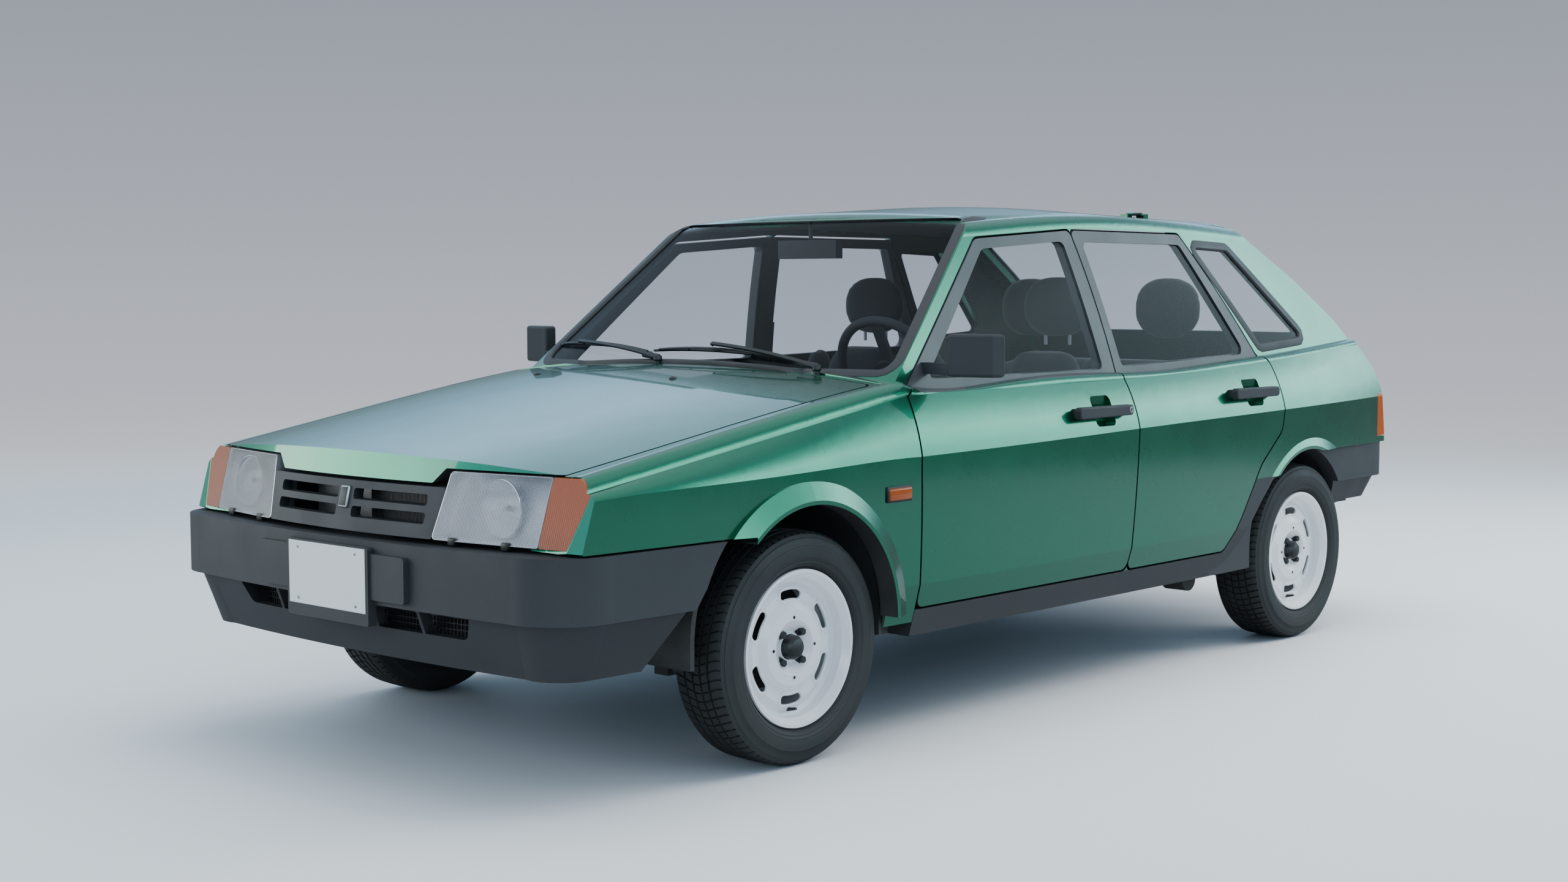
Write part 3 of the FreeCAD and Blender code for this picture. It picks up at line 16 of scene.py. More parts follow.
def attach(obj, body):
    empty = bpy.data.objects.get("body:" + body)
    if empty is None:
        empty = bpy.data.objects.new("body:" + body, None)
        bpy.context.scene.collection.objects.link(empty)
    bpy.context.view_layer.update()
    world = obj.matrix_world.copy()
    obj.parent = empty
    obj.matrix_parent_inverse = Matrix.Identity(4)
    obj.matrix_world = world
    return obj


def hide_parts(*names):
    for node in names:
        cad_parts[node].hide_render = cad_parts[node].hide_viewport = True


LOG = logging.getLogger("hatchback")
FRONT_AXLE = -1.173
REAR_AXLE = 1.287
HUB_HEIGHT = 0.288
SIDES = {"left": 1, "right": -1}
ENDS = {"front": FRONT_AXLE, "rear": REAR_AXLE}
MERGE = 0.00001
TINY = 1e-9
BEYOND = 2.0
FEWEST_POINTS = 8
PANE_FACING = 0.4
PANE_SIDEWAYS = 0.5
CENTRE_SLACK = 0.01
MOTTLE_DETAIL = 5.0
MOTTLE_SPREAD = (0.3, 0.7)
DARKEST = (0.45, 0.45, 0.45, 1.0)
DUST_HEIGHTS = (0.55, 0.1)
GRAIN_DETAIL = 3.0
MIDDLE_COLOR = (0.5, 0.5, 0.5)
WEAVE_DISTORTION = 0.6
LEVEL_FLUTES = 0.35
CUSHION_PRESSURE = 4.0
CLOTH_FRAMES = 20
CHANNEL_WIDTH = 0.008
CHANNEL_DEPTH = 0.007
SEAM_WIDTH = 0.006
SEAM_DEPTH = 0.02
SEAM_HEIGHT = 0.35
SEAM_FROM = 0.9

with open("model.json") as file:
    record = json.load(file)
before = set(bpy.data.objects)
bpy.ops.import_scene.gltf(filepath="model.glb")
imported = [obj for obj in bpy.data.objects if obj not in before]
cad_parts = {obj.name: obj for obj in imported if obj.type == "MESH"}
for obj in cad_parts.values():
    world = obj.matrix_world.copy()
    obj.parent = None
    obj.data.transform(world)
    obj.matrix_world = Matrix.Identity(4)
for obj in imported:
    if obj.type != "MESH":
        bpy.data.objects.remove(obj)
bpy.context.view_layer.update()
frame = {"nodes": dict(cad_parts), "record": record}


class Pattern(Enum):
    """What a finish shows at close range."""

    GRAIN = "grain"
    FLAKES = "flakes"
    WEAVE = "weave"
    FLUTES = "flutes"
    PLAIN = "plain"


class Socket(Enum):
    """What a socket of a node group carries."""

    VECTOR = "NodeSocketVector"
    COLOR = "NodeSocketColor"
    FLOAT = "NodeSocketFloat"


Sockets = Sequence[tuple[str, Socket]]
PLACED: Sockets = (("Vector", Socket.VECTOR), ("Scale", Socket.FLOAT))
RAISED: Sockets = (("Height", Socket.FLOAT),)


def new_group(name: str, inputs: Sockets,
              outputs: Sockets) -> tuple[bpy.types.NodeTree, bpy.types.Node, bpy.types.Node]:
    """Makes an empty shader node group with its sockets.

    Args:
        name: name of the group.
        inputs: name and kind of each input.
        outputs: name and kind of each output.

    Returns:
        The group, its input node and its output node.
    """
    group = bpy.data.node_groups.new(name, "ShaderNodeTree")
    for label, kind in inputs:
        group.interface.new_socket(name=label, in_out="INPUT", socket_type=kind.value)
    for label, kind in outputs:
        group.interface.new_socket(name=label, in_out="OUTPUT", socket_type=kind.value)
    return group, group.nodes.new("NodeGroupInput"), group.nodes.new("NodeGroupOutput")


def feed(tree: bpy.types.NodeTree, node: bpy.types.Node, inputs: dict[int | str, object]) -> None:
    """Gives inputs of a node their link or their value.

    Args:
        tree: the tree that holds the node.
        node: the node.
        inputs: for each input, by name or number, the socket that feeds it or its value.
    """
    for key, value in inputs.items():
        if isinstance(value, bpy.types.NodeSocket):
            tree.links.new(value, node.inputs[key])
        else:
            node.inputs[key].default_value = value


def wired(tree: bpy.types.NodeTree, kind: str, inputs: dict[int | str, object],
          **settings: object) -> bpy.types.Node:
    """Adds a node with its settings and its inputs.

    Args:
        tree: the tree that gets the node.
        kind: type of the node.
        inputs: for each input, by name or number, the socket that feeds it or its value.
        settings: the node's own settings by name.

    Returns:
        The node.
    """
    node = tree.nodes.new(kind)
    for name, value in settings.items():
        setattr(node, name, value)
    feed(tree, node, inputs)
    return node


def product(tree: bpy.types.NodeTree, first: bpy.types.NodeSocket,
            second: bpy.types.NodeSocket) -> bpy.types.NodeSocket:
    """Returns the product of two values."""
    return wired(tree, "ShaderNodeMath", {0: first, 1: second}, operation="MULTIPLY").outputs["Value"]


def blended(tree: bpy.types.NodeTree, share: bpy.types.NodeSocket, first: object,
            second: object) -> bpy.types.NodeSocket:
    """Mixes two colours.

    Args:
        tree: the tree that gets the node.
        share: how much of the second colour is taken.
        first: the first colour, or the socket that gives it.
        second: the second colour, or the socket that gives it.

    Returns:
        The mixed colour.
    """
    inputs = {"Factor": share, "A": first, "B": second}
    return wired(tree, "ShaderNodeMix", inputs, data_type="RGBA").outputs["Result"]


def mottle_group() -> bpy.types.NodeTree:
    """Returns the group that varies a colour and a roughness mask over a surface."""
    name = "mottle"
    if name in bpy.data.node_groups:
        return bpy.data.node_groups[name]
    group, into, out = new_group(
        name,
        (("Vector", Socket.VECTOR), ("Color", Socket.COLOR), ("Dust Color", Socket.COLOR),
         ("Scale", Socket.FLOAT), ("Amount", Socket.FLOAT), ("Dust", Socket.FLOAT)),
        (("Color", Socket.COLOR), ("Mask", Socket.FLOAT)))
    given = into.outputs
    noise = wired(group, "ShaderNodeTexNoise",
                  {"Vector": given["Vector"], "Scale": given["Scale"], "Detail": MOTTLE_DETAIL})
    spread = wired(group, "ShaderNodeMapRange", {
        "Value": noise.outputs["Fac"], "From Min": MOTTLE_SPREAD[0],
        "From Max": MOTTLE_SPREAD[1]}).outputs["Result"]
    darker = wired(group, "ShaderNodeMix",
                   {"Factor": product(group, spread, given["Amount"]), "A": given["Color"], "B": DARKEST},
                   data_type="RGBA", blend_type="MULTIPLY")
    apart = wired(group, "ShaderNodeSeparateXYZ", {"Vector": given["Vector"]})
    low = wired(group, "ShaderNodeMapRange", {
        "Value": apart.outputs["Z"], "From Min": DUST_HEIGHTS[0],
        "From Max": DUST_HEIGHTS[1]}).outputs["Result"]
    patchy = product(group, product(group, low, given["Dust"]), spread)
    dusty = blended(group, patchy, darker.outputs["Result"], given["Dust Color"])
    feed(group, out, {"Color": dusty, "Mask": spread})
    return group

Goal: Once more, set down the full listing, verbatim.

Full solution:
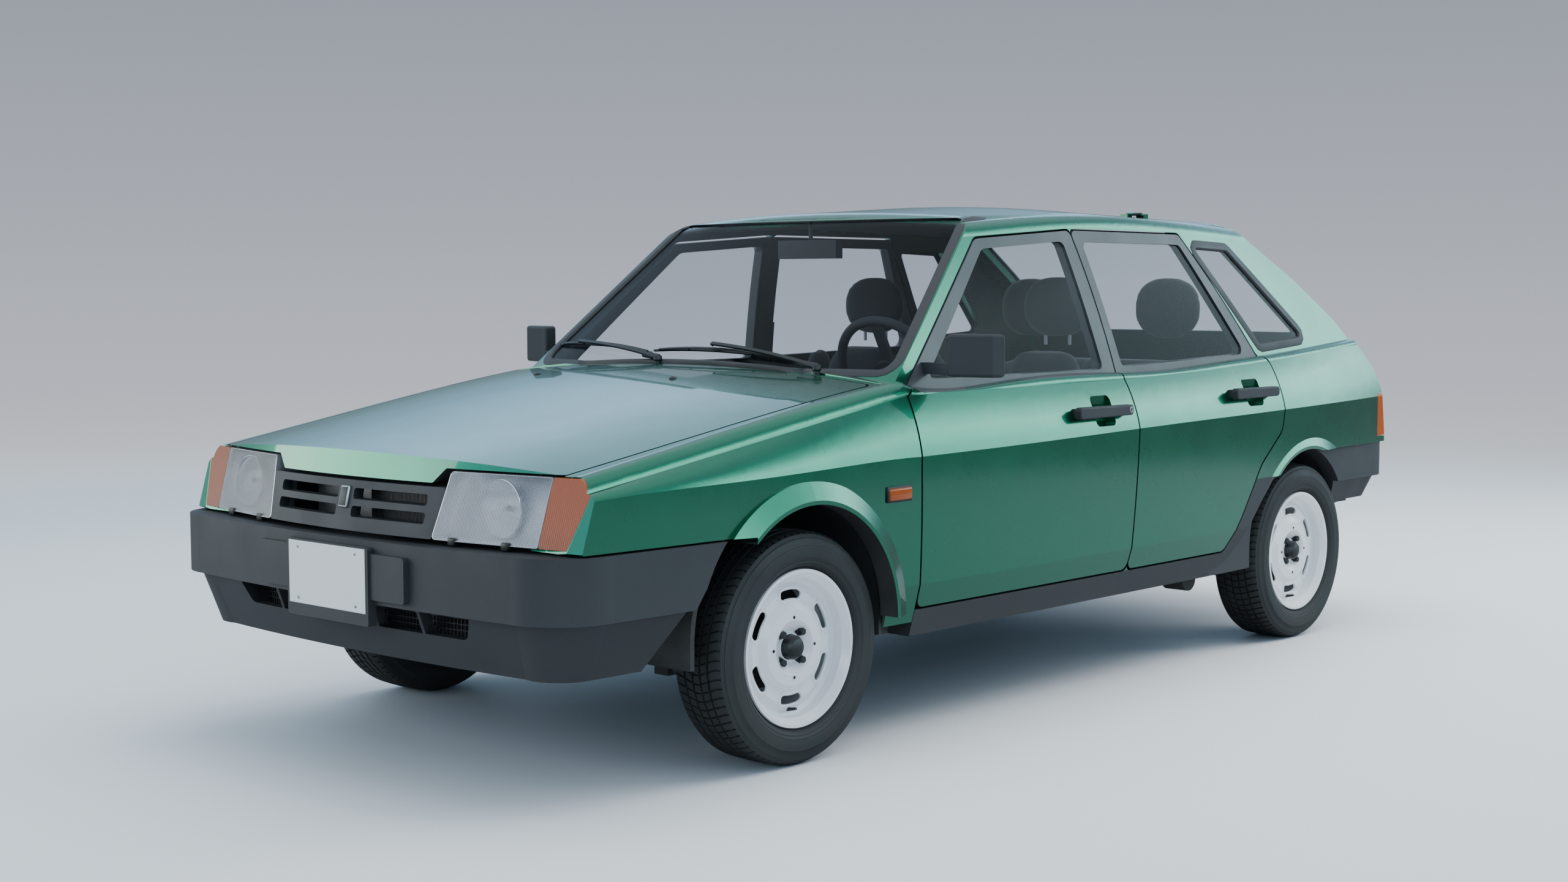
Write part 3 of the FreeCAD and Blender code for this picture. It picks up at line 16 of scene.py. More parts follow.
def attach(obj, body):
    empty = bpy.data.objects.get("body:" + body)
    if empty is None:
        empty = bpy.data.objects.new("body:" + body, None)
        bpy.context.scene.collection.objects.link(empty)
    bpy.context.view_layer.update()
    world = obj.matrix_world.copy()
    obj.parent = empty
    obj.matrix_parent_inverse = Matrix.Identity(4)
    obj.matrix_world = world
    return obj


def hide_parts(*names):
    for node in names:
        cad_parts[node].hide_render = cad_parts[node].hide_viewport = True


LOG = logging.getLogger("hatchback")
FRONT_AXLE = -1.173
REAR_AXLE = 1.287
HUB_HEIGHT = 0.288
SIDES = {"left": 1, "right": -1}
ENDS = {"front": FRONT_AXLE, "rear": REAR_AXLE}
MERGE = 0.00001
TINY = 1e-9
BEYOND = 2.0
FEWEST_POINTS = 8
PANE_FACING = 0.4
PANE_SIDEWAYS = 0.5
CENTRE_SLACK = 0.01
MOTTLE_DETAIL = 5.0
MOTTLE_SPREAD = (0.3, 0.7)
DARKEST = (0.45, 0.45, 0.45, 1.0)
DUST_HEIGHTS = (0.55, 0.1)
GRAIN_DETAIL = 3.0
MIDDLE_COLOR = (0.5, 0.5, 0.5)
WEAVE_DISTORTION = 0.6
LEVEL_FLUTES = 0.35
CUSHION_PRESSURE = 4.0
CLOTH_FRAMES = 20
CHANNEL_WIDTH = 0.008
CHANNEL_DEPTH = 0.007
SEAM_WIDTH = 0.006
SEAM_DEPTH = 0.02
SEAM_HEIGHT = 0.35
SEAM_FROM = 0.9

with open("model.json") as file:
    record = json.load(file)
before = set(bpy.data.objects)
bpy.ops.import_scene.gltf(filepath="model.glb")
imported = [obj for obj in bpy.data.objects if obj not in before]
cad_parts = {obj.name: obj for obj in imported if obj.type == "MESH"}
for obj in cad_parts.values():
    world = obj.matrix_world.copy()
    obj.parent = None
    obj.data.transform(world)
    obj.matrix_world = Matrix.Identity(4)
for obj in imported:
    if obj.type != "MESH":
        bpy.data.objects.remove(obj)
bpy.context.view_layer.update()
frame = {"nodes": dict(cad_parts), "record": record}


class Pattern(Enum):
    """What a finish shows at close range."""

    GRAIN = "grain"
    FLAKES = "flakes"
    WEAVE = "weave"
    FLUTES = "flutes"
    PLAIN = "plain"


class Socket(Enum):
    """What a socket of a node group carries."""

    VECTOR = "NodeSocketVector"
    COLOR = "NodeSocketColor"
    FLOAT = "NodeSocketFloat"


Sockets = Sequence[tuple[str, Socket]]
PLACED: Sockets = (("Vector", Socket.VECTOR), ("Scale", Socket.FLOAT))
RAISED: Sockets = (("Height", Socket.FLOAT),)


def new_group(name: str, inputs: Sockets,
              outputs: Sockets) -> tuple[bpy.types.NodeTree, bpy.types.Node, bpy.types.Node]:
    """Makes an empty shader node group with its sockets.

    Args:
        name: name of the group.
        inputs: name and kind of each input.
        outputs: name and kind of each output.

    Returns:
        The group, its input node and its output node.
    """
    group = bpy.data.node_groups.new(name, "ShaderNodeTree")
    for label, kind in inputs:
        group.interface.new_socket(name=label, in_out="INPUT", socket_type=kind.value)
    for label, kind in outputs:
        group.interface.new_socket(name=label, in_out="OUTPUT", socket_type=kind.value)
    return group, group.nodes.new("NodeGroupInput"), group.nodes.new("NodeGroupOutput")


def feed(tree: bpy.types.NodeTree, node: bpy.types.Node, inputs: dict[int | str, object]) -> None:
    """Gives inputs of a node their link or their value.

    Args:
        tree: the tree that holds the node.
        node: the node.
        inputs: for each input, by name or number, the socket that feeds it or its value.
    """
    for key, value in inputs.items():
        if isinstance(value, bpy.types.NodeSocket):
            tree.links.new(value, node.inputs[key])
        else:
            node.inputs[key].default_value = value


def wired(tree: bpy.types.NodeTree, kind: str, inputs: dict[int | str, object],
          **settings: object) -> bpy.types.Node:
    """Adds a node with its settings and its inputs.

    Args:
        tree: the tree that gets the node.
        kind: type of the node.
        inputs: for each input, by name or number, the socket that feeds it or its value.
        settings: the node's own settings by name.

    Returns:
        The node.
    """
    node = tree.nodes.new(kind)
    for name, value in settings.items():
        setattr(node, name, value)
    feed(tree, node, inputs)
    return node


def product(tree: bpy.types.NodeTree, first: bpy.types.NodeSocket,
            second: bpy.types.NodeSocket) -> bpy.types.NodeSocket:
    """Returns the product of two values."""
    return wired(tree, "ShaderNodeMath", {0: first, 1: second}, operation="MULTIPLY").outputs["Value"]


def blended(tree: bpy.types.NodeTree, share: bpy.types.NodeSocket, first: object,
            second: object) -> bpy.types.NodeSocket:
    """Mixes two colours.

    Args:
        tree: the tree that gets the node.
        share: how much of the second colour is taken.
        first: the first colour, or the socket that gives it.
        second: the second colour, or the socket that gives it.

    Returns:
        The mixed colour.
    """
    inputs = {"Factor": share, "A": first, "B": second}
    return wired(tree, "ShaderNodeMix", inputs, data_type="RGBA").outputs["Result"]


def mottle_group() -> bpy.types.NodeTree:
    """Returns the group that varies a colour and a roughness mask over a surface."""
    name = "mottle"
    if name in bpy.data.node_groups:
        return bpy.data.node_groups[name]
    group, into, out = new_group(
        name,
        (("Vector", Socket.VECTOR), ("Color", Socket.COLOR), ("Dust Color", Socket.COLOR),
         ("Scale", Socket.FLOAT), ("Amount", Socket.FLOAT), ("Dust", Socket.FLOAT)),
        (("Color", Socket.COLOR), ("Mask", Socket.FLOAT)))
    given = into.outputs
    noise = wired(group, "ShaderNodeTexNoise",
                  {"Vector": given["Vector"], "Scale": given["Scale"], "Detail": MOTTLE_DETAIL})
    spread = wired(group, "ShaderNodeMapRange", {
        "Value": noise.outputs["Fac"], "From Min": MOTTLE_SPREAD[0],
        "From Max": MOTTLE_SPREAD[1]}).outputs["Result"]
    darker = wired(group, "ShaderNodeMix",
                   {"Factor": product(group, spread, given["Amount"]), "A": given["Color"], "B": DARKEST},
                   data_type="RGBA", blend_type="MULTIPLY")
    apart = wired(group, "ShaderNodeSeparateXYZ", {"Vector": given["Vector"]})
    low = wired(group, "ShaderNodeMapRange", {
        "Value": apart.outputs["Z"], "From Min": DUST_HEIGHTS[0],
        "From Max": DUST_HEIGHTS[1]}).outputs["Result"]
    patchy = product(group, product(group, low, given["Dust"]), spread)
    dusty = blended(group, patchy, darker.outputs["Result"], given["Dust Color"])
    feed(group, out, {"Color": dusty, "Mask": spread})
    return group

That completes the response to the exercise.